Overall, Bouwsma’s portrait of John Calvin is a worthy addition to the long list of works dealing with Calvin and the other reformers. It is well-researched, as can be seen by the copious references to Calvin’s sermons, commentaries and Institutes throughout the book. Primary sources from other authors living in the same time period are referenced as well, with only sparse quotations of secondary sources. Regardless of whether one agrees with his analysis of Calvin or not, it cannot be denied that Bouwsma took plenty of time to go back the primary sources to bolster his theses. Also, his approach to Calvin is fairly even-handed. While he does not idealize the reformer, neither does he demonize him, and in fact goes out of his way to dispel some of the negative myths surrounding Calvin (such as the controversy regarding Michael Servetus). He presents both the positive and negative aspects of Calvin’s thought (including some aspects that are not often covered in most other studies of Calvin). This is good, as it means that the author does not attempt to please either supporters or detractors of John Calvin, but rather attempts to come up with his own analysis of the reformer.

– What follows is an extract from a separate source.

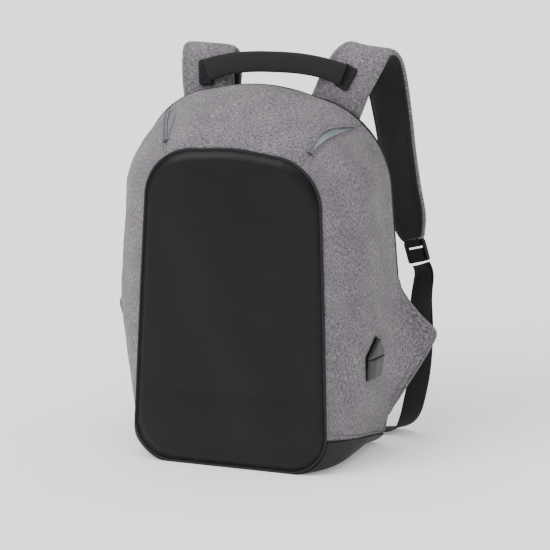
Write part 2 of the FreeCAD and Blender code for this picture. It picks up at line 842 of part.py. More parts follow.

Finally, it must be said that John Calvin: A Sixteenth Century Portrait is not an introductory text to the life and thought of Calvin, nor does it claim to be. The book does to a large extent presuppose that the reader already has some prior background knowledge regarding the reformer, as it is expected that one already has a basic outline of who he is and what ideas he is known for. Thus, this book is good for readers who want a supplementary work to other extant writings on John Calvin, but if one is looking for an introduction to his life and thought, then one has to look elsewhere, and save this book for when one has already acquired information regarding him from other sources.